Is there a good chance that all of this might scare your existing audience away in the same way it is turning off the current congregation of the church? Yep, good chance of that.

In the past I cited a couple of Nina Simon’s talks about providing relevance to the people whom you hope to serve. While she talks about creating metaphorical new doors for people to enter, if you are doing a renovation, you might create physical ones. She notes that it may be difficult for long time supporters to understand that not everything that is being done now is for them, even if nothing has been subtracted to provide experiences for others.

As I wrote:

A new initiative may displace one of regular events. Instead of 10 things designed for you, you only get nine. For a lot of people even 1/10 of a change can result in them feeling the organization is no longer relevant to them. This may especially be true in the case of subscription holders. That one bad grape in ten ruins the value of the whole package.
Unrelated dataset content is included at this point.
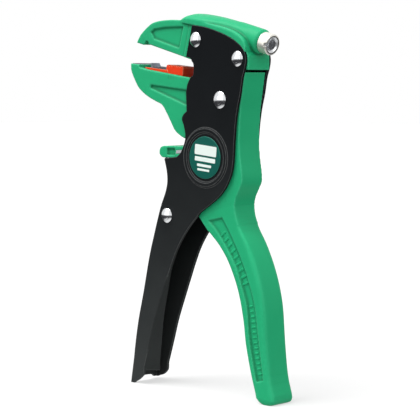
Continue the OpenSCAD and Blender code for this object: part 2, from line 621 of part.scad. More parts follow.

In this situation it can be a little tricky to say, that’s okay you don’t need to come to that show, we have other discount configurations that may suit your needs. Not only might your delivery of that message be flawed and sound offensive, but even with perfect delivery, the patron may only hear “that’s okay you don’t need to come.”

Even if the new initiatives are additions and don’t displace any of the current offerings, patrons, donors, board members can still feel the organization is no longer the one they value, despite having lost nothing.

Reading the different stories about the church in Minnesota, I got the sense that the current congregants were hearing “that’s okay, you don’t need to come,” in the planned renewal of their church. While that may turn you off of considering making changes for fear of losing what you already have, consider that what you are already doing may be telling a lot more people who have never walked in your door or come once or twice, “that’s okay, you don’t need to come.”